El archiconocido ego del escritor queda patente no solo en el hecho de que, en cierto modo, este se transmute en el personaje principal de su película, sino en que intente disimularlo haciéndose pasar por uno de los amigos que le prestan la casa. Los más atentos podrán descubrir en uno de los planos iniciales una fotografía en la que aparece el director con su supuesta pareja en la ficción. Por cierto, si alguien se pregunta a cual de los dos representa Auster, si al invitado o al propietario de la casa, que no le quepa ninguna duda: es ambos. A raíz de este personaje, nos vemos introducidos en el particular universo de Martin Frost, un escritor de éxito que descansa tras un periodo de duro trabajo en una casa perdida en mitad de ningún sitio. En esos espacios imposibles de ubicar suele ser habitual que acontezcan sucesos fuera de lo común, y así será cuando Martin se encuentre en la cama una mañana a la risueña Claire. Lo que comienza como un romance va, poco a poco, convirtiéndose en un suceso de tintes más mágicos que sobrenaturales.

Una gran parte de la película se sustenta sobre la relación que mantienen estos dos personajes. La esencia sobrenatural de Claire se nos va desvelando poco a poco, de una forma nada forzada. La aceptación de su extraño origen por parte de Martin, tremendamente natural, se explica por la esencia de cuento a la que ya nos hemos referido. La cita al texto de Berkeley por parte de Claire es una clara referencia a su naturaleza de esta, una manera de hacer comprender sutilmente a su amado qué no es humana, sino una especie de musa sui generis. En adelante, la relación de ambos comienza a entrar en una peligrosa dinámica, consumada cuando el escritor termina su nuevo relato. La huida frustrada hacia el aeropuerto nos mete directamente en un segundo bloque narrativo perfectamente diferenciado. Ciertamente, este segundo tramo de la película tiende a ser demasiado repetitivo. El plano elevando la cámara al cielo o la escena en blanco y negro del sueño con su posterior despertar a un mundo donde Claire ya no está se repiten una y otra vez sin cesar en el tramo final de la película, hasta llegar al punto de casi hastiar al espectador. A pesar de la belleza de esas escenas de ambos separados por una puerta, incapaces de hacer coincidir sus dos mundos, la película comienza a aburrirnos.

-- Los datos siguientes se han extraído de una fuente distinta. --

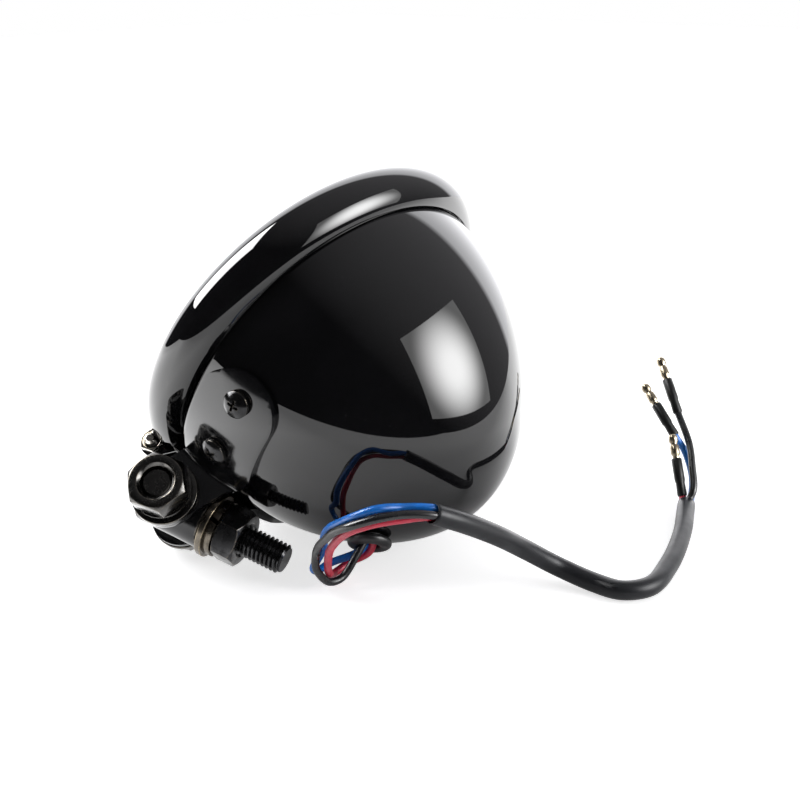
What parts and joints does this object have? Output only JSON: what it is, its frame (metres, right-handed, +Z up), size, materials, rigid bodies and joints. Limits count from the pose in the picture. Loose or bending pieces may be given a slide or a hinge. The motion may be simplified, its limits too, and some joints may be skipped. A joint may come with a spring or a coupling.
{
  "type": "round motorcycle headlight",
  "caption": "Round bullet-shaped motorcycle headlight with a clamped trim ring, a swivelling bottom bracket with threaded stud, and a sleeved lead with bullet terminals.",
  "frame": {"origin": "bottom centre of the lamp without its lead, as it lies on a table", "axes": "+Z up from the table; the lamp lies on the side of its bowl and its cross bolt, with the face turned towards -Y and tipped up 32.7 degrees, and rolled 55.2 degrees on to its own right side; +X is to the left of someone who looks along +Y"},
  "size_m": [0.1879, 0.1631, 0.1238],
  "materials": {
    "black_gloss": "deep gloss black enamel",
    "black_screw": "gloss black plated screw",
    "black_steel": "black oxide",
    "dark_steel": "dark zinc plate",
    "yellow_zinc": "yellowish zinc plate, dull",
    "zinc": "bright zinc plate",
    "lens_glass": "clear fluted glass",
    "bulb_glass": "clear glass",
    "filament": "bare tungsten and steel",
    "mirror": "vacuum-coated reflector",
    "seal_rubber": "matt black rubber",
    "grommet_rubber": "dark grey rubber, slightly shiny",
    "plug_plastic": "matt black nylon",
    "wire_blue": "glossy vinyl insulation",
    "wire_black": "glossy vinyl insulation",
    "wire_red": "glossy vinyl insulation",
    "sleeve_grey": "satin grey-black vinyl tube",
    "insulator_black": "satin vinyl sleeve",
    "brass": "tarnished brass plate"
  },
  "bodies": {
    "lamp": {"shell": "black_gloss", "trim_ring": "black_gloss", "clamp_screw": "zinc", "clamp_nut": "zinc", "lens": "lens_glass", "lens_seal": "seal_rubber", "reflector": "mirror", "bulb_glass": "bulb_glass", "bulb_filaments": "filament", "bulb_base": "zinc", "bulb_contacts": "zinc", "bulb_clip": "zinc", "bulb_boot": "seal_rubber", "bulb_plug": "plug_plastic", "bracket_left": "black_gloss", "bracket_right": "black_gloss", "bracket_screws": "black_screw", "bracket_nuts": "zinc", "cross_bolt": "dark_steel", "cross_washers": "dark_steel", "cross_spring_washer": "dark_steel", "cross_nut": "dark_steel", "grommet": "grommet_rubber", "inner_blue": "wire_blue", "inner_black": "wire_black", "inner_red": "wire_red", "lead_blue": "wire_blue", "lead_black": "wire_black", "lead_red": "wire_red", "sleeve": "sleeve_grey", "tail_blue": "wire_blue", "tail_black": "wire_black", "tail_red": "wire_red", "insulators": "insulator_black", "bullets": "brass"},
    "stud_mount": {"swivel_block": "black_gloss", "stud": "black_steel", "stud_washer": "yellow_zinc", "stud_spring_washer": "yellow_zinc", "stud_nut": "black_steel"}
  },
  "joints": [
    {"name": "bracket_swivel", "type": "hinge", "parent": "lamp", "child": "stud_mount", "pos_m": [0.05284, -0.0238, 0.02044], "axis": [-0.5707, -0.4436, -0.691], "range_deg": [0, 170]}
  ]
}
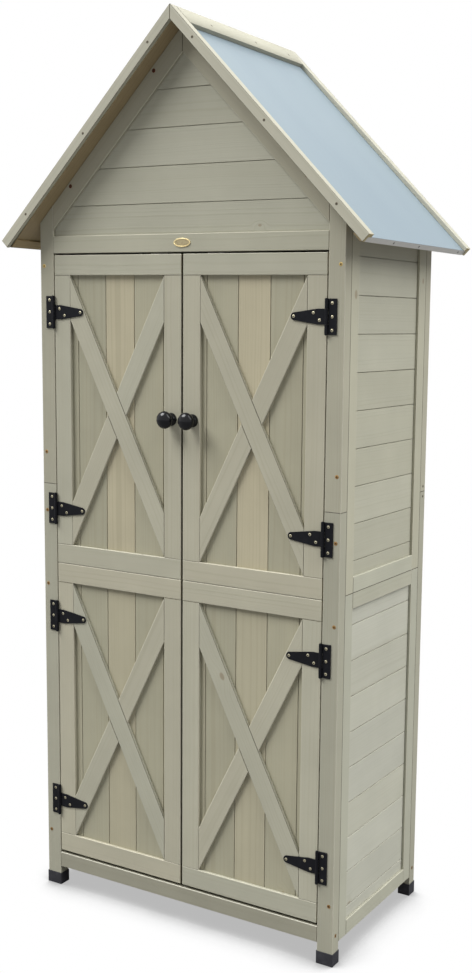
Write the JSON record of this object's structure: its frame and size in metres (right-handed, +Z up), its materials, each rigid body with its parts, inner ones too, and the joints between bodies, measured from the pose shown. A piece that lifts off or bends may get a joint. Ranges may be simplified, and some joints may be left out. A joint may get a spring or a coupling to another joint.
{
  "type": "storage shed",
  "caption": "Tall, narrow timber garden shed with hinged, cross-braced door leaves, slatted shelves inside and a steep gabled roof of sheet steel.",
  "frame": {"origin": "on the ground, under the middle of the roof's outline", "axes": "+Z up, +X to the right as seen from the front, -Y out of the front towards the viewer"},
  "size_m": [0.884, 0.474, 1.8885],
  "materials": {
    "front_timber": "thin sage-grey stain on planed softwood, grain and knots showing",
    "board_timber": "the same stain, warmer and a little darker on the boards",
    "roof_timber": "the same stain on the roof trim",
    "inner_timber": "bare planed softwood",
    "deck_timber": "bare softwood roof boards",
    "roof_steel": "smooth pale blue-grey coated sheet",
    "hinge_black": "semi-gloss black powder coat",
    "brass_screws": "brass-plated screw heads",
    "brass_plate": "brass with a darker blank field",
    "zinc_plate": "zinc-plated sheet",
    "knob_black": "glossy black",
    "foot_plastic": "moulded black plastic",
    "catch_plastic": "moulded white plastic"
  },
  "bodies": {
    "cabinet": {"front_left_lower_post": "front_timber", "front_left_upper_post": "front_timber", "front_right_lower_post": "front_timber", "front_right_upper_post": "front_timber", "rear_lower_posts": "front_timber", "rear_upper_posts": "front_timber", "left_lower_panel_frame": "front_timber", "left_upper_panel_frame": "front_timber", "right_lower_panel_frame": "front_timber", "right_upper_panel_frame": "front_timber", "rear_lower_panel_frame": "front_timber", "rear_upper_panel_frame": "front_timber", "front_gable_rafters": "front_timber", "rear_gable_rafters": "front_timber", "lintel": "front_timber", "sill": "front_timber", "left_panel_boards": "board_timber", "right_panel_boards": "board_timber", "rear_panel_boards": "board_timber", "front_gable_boards": "board_timber", "rear_gable_boards": "board_timber", "front_left_bargeboard": "roof_timber", "front_right_bargeboard": "roof_timber", "rear_left_bargeboard": "roof_timber", "rear_right_bargeboard": "roof_timber", "ridge_boards": "roof_timber", "eave_battens": "roof_timber", "floor_boards": "inner_timber", "floor_bearers": "inner_timber", "lower_shelf": "inner_timber", "upper_shelf": "inner_timber", "shelf_bearers": "inner_timber", "post_dowels": "inner_timber", "left_roof_deck": "deck_timber", "right_roof_deck": "deck_timber", "left_roof_sheet": "roof_steel", "right_roof_sheet": "roof_steel", "left_hinge_plates": "hinge_black", "right_hinge_plates": "hinge_black", "hinge_pins": "hinge_black", "hinge_plate_screws": "brass_screws", "lintel_plate": "brass_plate", "foot_caps": "foot_plastic", "door_catches": "catch_plastic"},
    "left_leaf": {"left_leaf_upper_frame": "front_timber", "left_leaf_lower_frame": "front_timber", "left_leaf_boards": "board_timber", "left_leaf_braces": "front_timber", "left_leaf_inner_plates": "zinc_plate", "left_hinge_straps": "hinge_black", "left_strap_screws": "brass_screws", "left_knob": "knob_black"},
    "right_leaf": {"right_leaf_upper_frame": "front_timber", "right_leaf_lower_frame": "front_timber", "right_leaf_boards": "board_timber", "right_leaf_braces": "front_timber", "right_leaf_inner_plates": "zinc_plate", "right_hinge_straps": "hinge_black", "right_strap_screws": "brass_screws", "right_knob": "knob_black"}
  },
  "joints": [
    {"name": "left_leaf_hinge", "type": "hinge", "parent": "cabinet", "child": "left_leaf", "pos_m": [-0.33475, -0.1974, 0.75], "axis": [0, 0, -1], "range_deg": [0, 180]},
    {"name": "right_leaf_hinge", "type": "hinge", "parent": "cabinet", "child": "right_leaf", "pos_m": [0.33475, -0.1974, 0.75], "axis": [0, 0, 1], "range_deg": [0, 180]}
  ]
}
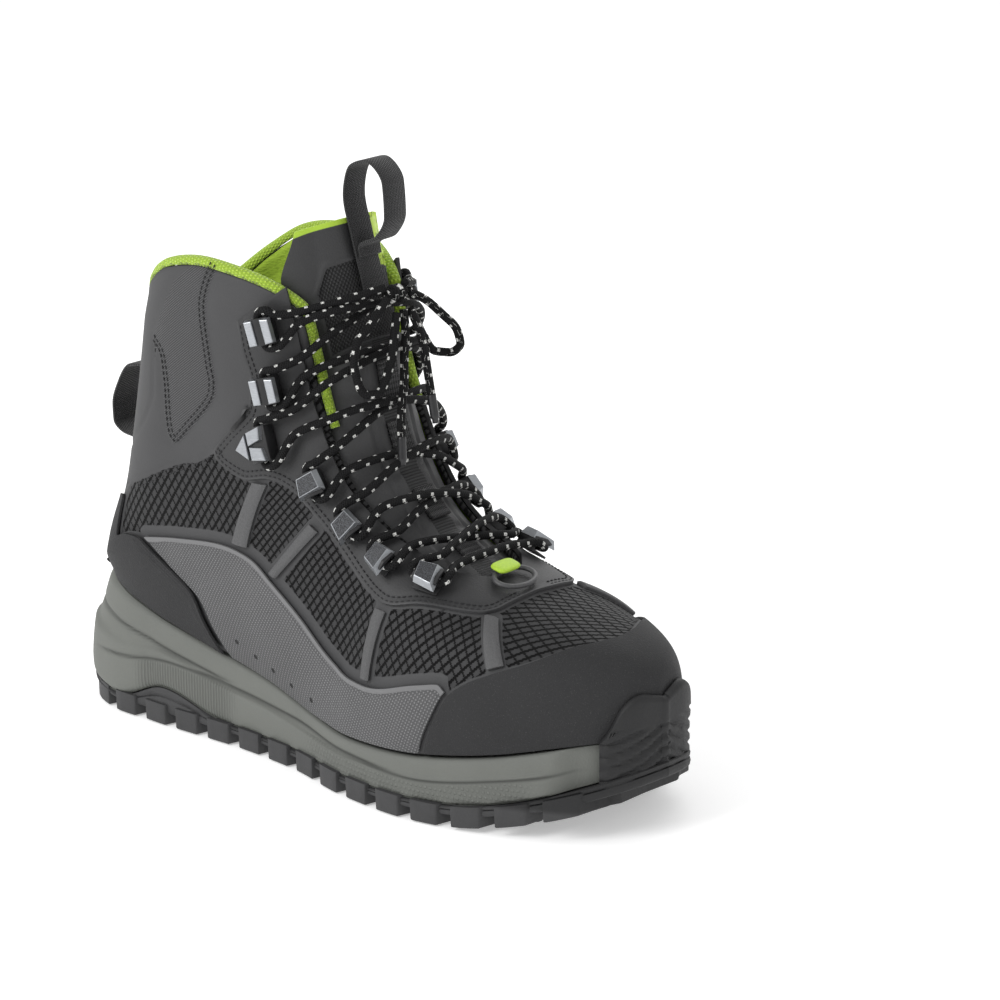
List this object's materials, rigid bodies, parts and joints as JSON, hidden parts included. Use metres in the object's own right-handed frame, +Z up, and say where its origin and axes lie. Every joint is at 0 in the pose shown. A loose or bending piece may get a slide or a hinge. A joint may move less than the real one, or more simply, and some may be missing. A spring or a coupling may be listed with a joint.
{
  "type": "wading boot",
  "caption": "Lace-up wading boot for the right foot with lugged rubber outsole, foam midsole, hook lacing, padded cuff with knit edge, and pull loops at tongue and heel.",
  "frame": {"origin": "on the floor, under the middle of the boot's length and width", "axes": "+X to the toe, +Y to the inner side of the right foot, +Z up"},
  "size_m": [0.3172, 0.113, 0.2562],
  "materials": {
    "outsole_rubber": "satin",
    "midsole_foam": "matte",
    "insole_cloth": "matte",
    "upper_cloth": "matte",
    "cap_leather": "matte",
    "frame_film": "satin",
    "eyestay_film": "satin",
    "lime_knit": "matte",
    "tongue_cloth": "matte",
    "black_webbing": "matte",
    "hook_metal": "satin",
    "ring_plastic": "satin",
    "lace_cord": "matte"
  },
  "bodies": {
    "root": {"collar_edge": "lime_knit", "eyestay": "eyestay_film", "heel_counter": "cap_leather", "heel_loop": "black_webbing", "hook_inner_1": "hook_metal", "hook_inner_2": "hook_metal", "hook_inner_3": "hook_metal", "hook_inner_4": "hook_metal", "hook_inner_5": "hook_metal", "hook_inner_6": "hook_metal", "hook_inner_7": "hook_metal", "hook_outer_1": "hook_metal", "hook_outer_2": "hook_metal", "hook_outer_3": "hook_metal", "hook_outer_4": "hook_metal", "hook_outer_5": "hook_metal", "hook_outer_6": "hook_metal", "hook_outer_7": "hook_metal", "insole": "insole_cloth", "lace_end_inner": "lace_cord", "lace_end_outer": "lace_cord", "lace_keeper_ring": "ring_plastic", "lace_keeper_tab": "lime_knit", "lace_knot": "lace_cord", "lace_loop_inner": "lace_cord", "lace_loop_outer": "lace_cord", "lace_row_1": "lace_cord", "lace_row_2": "lace_cord", "lace_row_3": "lace_cord", "lace_row_4": "lace_cord", "lace_row_5": "lace_cord", "lace_row_6": "lace_cord", "lace_row_7": "lace_cord", "lace_top_inner": "lace_cord", "lace_top_outer": "lace_cord", "midsole": "midsole_foam", "outsole": "outsole_rubber", "side_frame_inner": "frame_film", "side_frame_outer": "frame_film", "strut_inner_1": "frame_film", "strut_inner_2": "frame_film", "strut_inner_3": "frame_film", "strut_inner_4": "frame_film", "strut_outer_1": "frame_film", "strut_outer_2": "frame_film", "strut_outer_3": "frame_film", "strut_outer_4": "frame_film", "toe_cap": "cap_leather", "tongue": "tongue_cloth", "tongue_keeper_1": "black_webbing", "tongue_keeper_2": "black_webbing", "tongue_keeper_3": "black_webbing", "tongue_keeper_4": "black_webbing", "tongue_loop": "black_webbing", "upper": "upper_cloth"}
  },
  "joints": []
}
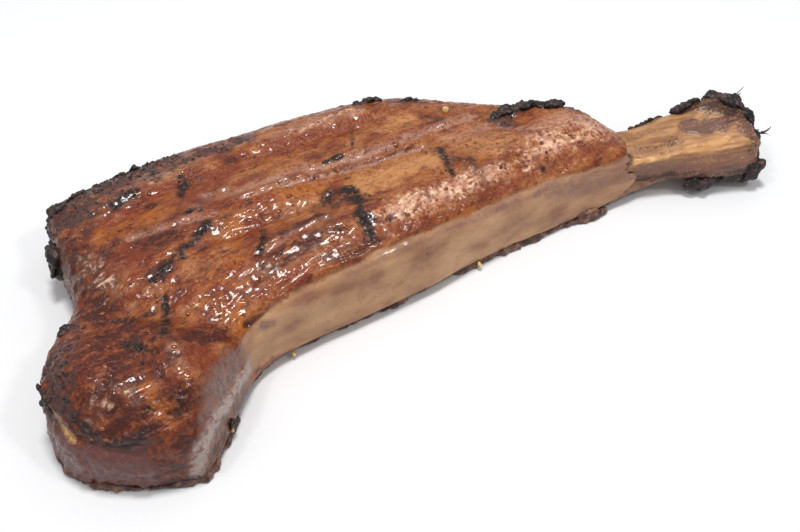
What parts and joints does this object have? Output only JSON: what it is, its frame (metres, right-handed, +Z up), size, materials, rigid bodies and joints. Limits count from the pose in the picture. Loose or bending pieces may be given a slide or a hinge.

Y es precisamente en ese momento cuando el guión decide cambiar completamente de registro para, tras unos breves escarceos con el humor, convertirse definitivamente en una comedia. Seguramente más de uno piense en un giro oportunista, pero lo cierto es que la aparición del personaje de Michael Imperioli nos distrae de la historia principal. Sus ocurrencias y extravagante personalidad van a desembocar finalmente en una revelación que es a la vez el mejor gag de toda la película y una posible salida al laberinto en que se hallaba atrapado nuestro deprimido escritor. Con la entrada en escena de Anna, nos deslizamos suavemente hacia un desenlace que deja muchas cosas a la interpretación del espectador. Lo más agradable de todo es que, como un buen cuento, se trata de un final feliz. ¡Que hermoso es ese plano en que las miradas de ambos se encuentran a través del espejo! En este caso es muy posible que más de un espectador descontento acuse a la película de ser demasiado blanda. Lo cierto es que a mí este tipo de historias me pueden. Si algo hay que agradecerle a La vida interior de Martin Frost es sin duda su bondad, casi un acto de fe, más que una exigencia, una confianza depositada en la buena voluntad de los espectadores.

Al ser esta una producción rodada con pocos medios y ambientada en una única localización, la presencia de los actores ha de ser tremendamente importante. En efecto, los intérpretes asumen aquí todo el peso de la historia y lo cierto es que los resultados son de lo más satisfactorios. David Thewlis, secundario habitual en innumerables producciones, asume por fin un rol protagonista y lo cierto es que no decepciona en absoluto. El carisma del actor hace que el público enseguida enfatice con él. De hecho, funciona mucho mejor cuando asume el papel de hombre enamorado que con su inicial faceta de escritor enfurruñado. Irene Jacob no destaca por sus dotes interpretativas, pero si por su belleza, logrando que nos creamos su función de ángel inspirador. De Michael Imperioli ya se ha comentado su buena labor como cómico. Como para confirmar que todo queda en casa, completa el reparto una breve aparición de la hija de Paul Auster, Sophie, en la que el director ha querido perpetuarse, además de demostrarnos sus buenas dotes como cantante. Su intervención es meramente anecdótica, pero viene a demostrar, una vez más, la particular megalomanía de su padre.

La excelente banda sonora de Laurent Petigand, cuyas melodías orbitan en torno al piano, termina de poner el broche de oro a una película que más que dialogar sobre el proceso creativo del escritor (por mucho que introduzca esa imagen de la máquina de escribir suspendida en el vacío), se limita a contarnos un cuento fantástico con final feliz. No pretende dar lecciones ni que el espectador entresaque complejas conclusiones. Solamente plasma en pantalla la historia de un amor fantástico e imposible, ingenua, alargada y quizás demasiado idealista, pero tremendamente hermosa al fin y al cabo. Y eso ya es decir mucho.